# THE EXERCISE
Reproduce the listing below in its entirety. Change nothing.
>> Start DATA
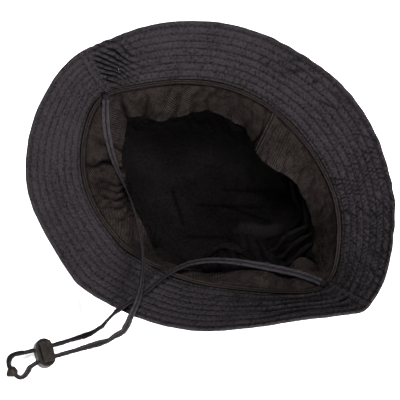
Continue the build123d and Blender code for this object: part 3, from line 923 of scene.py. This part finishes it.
# ---------------------------------------------------------------- sweatband
# Free edge of the band: place round the outline, then x, y and height. It stands off unevenly.
BAND_FREE = [
    (0.0, 96, 12, 67), (0.55, 92, 19, 58), (1.2, 86, 29, 56), (2.0, 69, 42, 58), (2.6, 52, 49, 62),
    (3.1, 35, 51, 66), (3.6, 15, 48, 68), (4.1, -1, 52, 68), (4.6, -22, 59, 63), (5.0, -42, 59, 58),
    (5.5, -58, 42, 64), (6.0, -70, 20, 74), (6.4, -79, 17, 66), (6.9, -91, 13, 60),
    (7.5, -95, 6, 60), (8.0, -86, -4, 68), (8.6, -79, -15, 71), (9.2, -72, -25, 66), (9.8, -58, -35, 68),
    (10.5, -40, -46, 67), (11.2, -14, -57, 66), (11.9, 4, -65, 61), (12.6, 22, -62, 58),
    (13.2, 40, -50, 60), (13.8, 52, -27, 70), (14.1, 60, -17, 74), (14.35, 65, -11, 75),
    (14.6, 72, -11, 71), (14.85, 78, -8, 67), (15.1, 80, -2, 74), (15.4, 82, 6, 77), (15.7, 89, 10, 75),
]
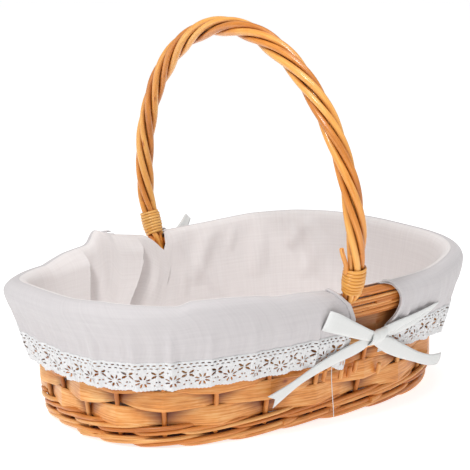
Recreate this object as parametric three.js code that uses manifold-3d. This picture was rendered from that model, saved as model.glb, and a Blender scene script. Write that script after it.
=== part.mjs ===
>> End DATA
# RESPONSE TO THE EXERCISE
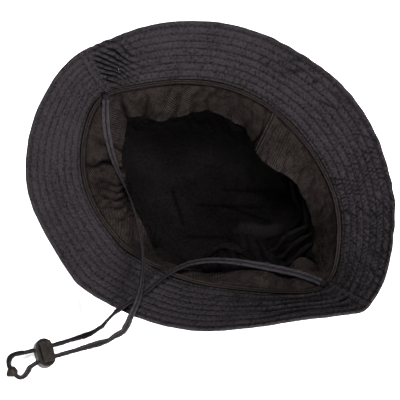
Continue the build123d and Blender code for this object: part 3, from line 923 of scene.py. This part finishes it.
# ---------------------------------------------------------------- sweatband
# Free edge of the band: place round the outline, then x, y and height. It stands off unevenly.
BAND_FREE = [
    (0.0, 96, 12, 67), (0.55, 92, 19, 58), (1.2, 86, 29, 56), (2.0, 69, 42, 58), (2.6, 52, 49, 62),
    (3.1, 35, 51, 66), (3.6, 15, 48, 68), (4.1, -1, 52, 68), (4.6, -22, 59, 63), (5.0, -42, 59, 58),
    (5.5, -58, 42, 64), (6.0, -70, 20, 74), (6.4, -79, 17, 66), (6.9, -91, 13, 60),
    (7.5, -95, 6, 60), (8.0, -86, -4, 68), (8.6, -79, -15, 71), (9.2, -72, -25, 66), (9.8, -58, -35, 68),
    (10.5, -40, -46, 67), (11.2, -14, -57, 66), (11.9, 4, -65, 61), (12.6, 22, -62, 58),
    (13.2, 40, -50, 60), (13.8, 52, -27, 70), (14.1, 60, -17, 74), (14.35, 65, -11, 75),
    (14.6, 72, -11, 71), (14.85, 78, -8, 67), (15.1, 80, -2, 74), (15.4, 82, 6, 77), (15.7, 89, 10, 75),
]
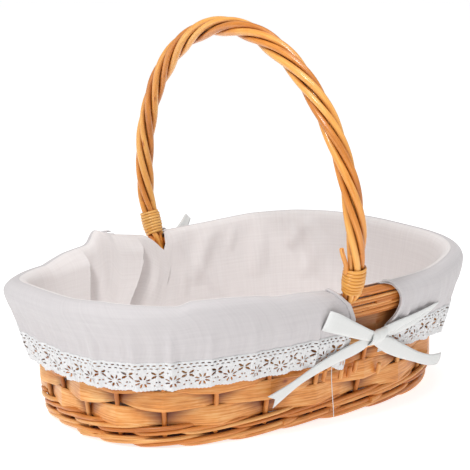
Recreate this object as parametric three.js code that uses manifold-3d. This picture was rendered from that model, saved as model.glb, and a Blender scene script. Write that script after it.
=== part.mjs ===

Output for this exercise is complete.